At Camulodunum, the men of three legions, their supporting auxiliaries, and the cohorts of the Praetorian Guard would have formed up in full parade dress to awe the locals, standards glittering, decorations shining, and helmet plumes blowing in the breeze. Troops of the German Guard would have flanked their emperor as Claudius sat on a raised tribunal. There, in the words of the dedicatory inscription on the Arch of Claudius at Orange in France, “he received
the formal submission of eleven kings of the Britons.” Sixteen days later, Claudius left Britain for a meandering return to Rome. He walked
back into the Palatium the following year after an absence of six months, although he had only spent a little over two weeks in his new province of Britannia.

By the time autumn ended, the 2nd Augusta Legion had controlled the south coast of England. Only western Devon and Cornwall remained to be subdued. At the River Exe in Devon, Vespasian and the 2nd Augusta turned the capital of the Dumnonii tribe on the east bank of the river, with its buildings of timber and mud, into what became the substantial Roman town of Isca Dumnoniorum, today’s city of Exeter. There, the 2nd Augusta established a base that became the Legion’s new permanent home, from where it guarded a frontier from Devon up to southeast Wales.

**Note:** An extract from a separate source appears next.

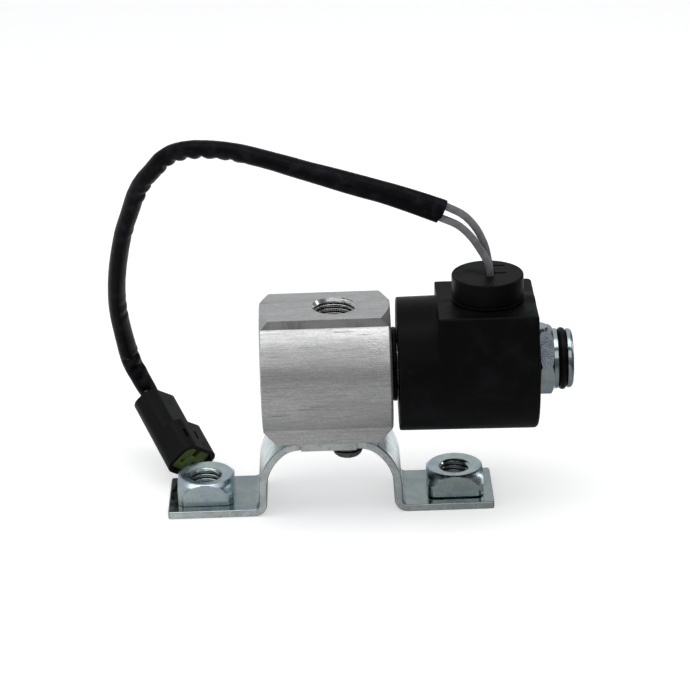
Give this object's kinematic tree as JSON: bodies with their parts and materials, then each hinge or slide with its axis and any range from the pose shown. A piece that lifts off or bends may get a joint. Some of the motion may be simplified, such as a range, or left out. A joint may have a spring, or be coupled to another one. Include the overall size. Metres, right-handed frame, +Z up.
{
  "type": "solenoid valve",
  "caption": "Direct-acting solenoid valve: round flat-sided metal body with threaded ports, side coil, bent steel mounting bracket and a sleeved lead ending in a connector.",
  "frame": {"origin": "on the bracket feet's underside plane, below the middle of the rigid valve (harness left out)", "axes": "+X along the valve axis from the body towards the coil nut; +Y to the rear, away from the side in the picture; +Z up, away from the bracket feet"},
  "size_m": [0.1412, 0.0637, 0.1138],
  "materials": {
    "extruded_aluminium": "extruded, brushed along its length",
    "zinc_plate": "zinc plated, bluish, satin",
    "machined_steel": "turned",
    "stainless_steel": "turned, ground",
    "dark_screw_steel": "dark, dull",
    "spring_wire": "drawn",
    "brass": "turned",
    "copper_wire": "enamelled winding",
    "coil_plastic": "moulded, matt",
    "connector_plastic": "moulded, matt",
    "bobbin_plastic": "natural",
    "green_plastic": "moulded, satin",
    "black_rubber": "matt",
    "vinyl_sleeve": "soft vinyl, satin",
    "grey_insulation": "wire insulation"
  },
  "bodies": {
    "housing": {"valve_body": "extruded_aluminium", "valve_cartridge": "machined_steel", "cartridge_o_ring": "black_rubber", "coil_seal_washer": "black_rubber", "valve_seat": "brass", "core_tube": "stainless_steel", "fixed_core": "machined_steel", "return_spring": "spring_wire", "coil_housing": "coil_plastic", "coil_bobbin": "bobbin_plastic", "coil_winding": "copper_wire", "pole_plate_front": "machined_steel", "pole_plate_rear": "machined_steel", "flux_tube": "machined_steel", "lead_cap": "coil_plastic", "coil_nut": "zinc_plate", "coil_nut_o_ring": "black_rubber", "tab_washer": "zinc_plate", "mounting_bracket": "zinc_plate", "weld_nut_left": "zinc_plate", "weld_nut_right": "zinc_plate", "spring_washer_front": "dark_screw_steel", "spring_washer_rear": "dark_screw_steel", "bracket_screw_front": "dark_screw_steel", "bracket_screw_rear": "dark_screw_steel", "lead_wire_front": "grey_insulation", "lead_wire_rear": "grey_insulation", "cable_sleeve": "vinyl_sleeve", "connector_housing": "connector_plastic", "connector_retainer": "green_plastic", "connector_wire_seal": "black_rubber", "connector_terminal_a": "brass", "connector_terminal_b": "brass"},
    "plunger": {"plunger": "stainless_steel", "poppet_seal": "black_rubber"}
  },
  "joints": [
    {"name": "plunger_slide", "type": "slide", "parent": "housing", "child": "plunger", "axis": [1, 0, 0], "range_m": [0, 0.0018], "stiffness_N_per_m": 600, "springref_m": -0.005, "deforming": ["return_spring"]}
  ]
}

By the end of AD 43, all four invasion legions had spread across southern England and set up permanent forward forts and rear supply bases. The 14thGemina built its base in the West Country north of the 2nd Augusta’s new home, the 20th based itself at Camulodunum, which Plautius made his provincial headquarters, and the 9th Hispana occupied a frontier line north of
Camulodunum. The legions had come to stay.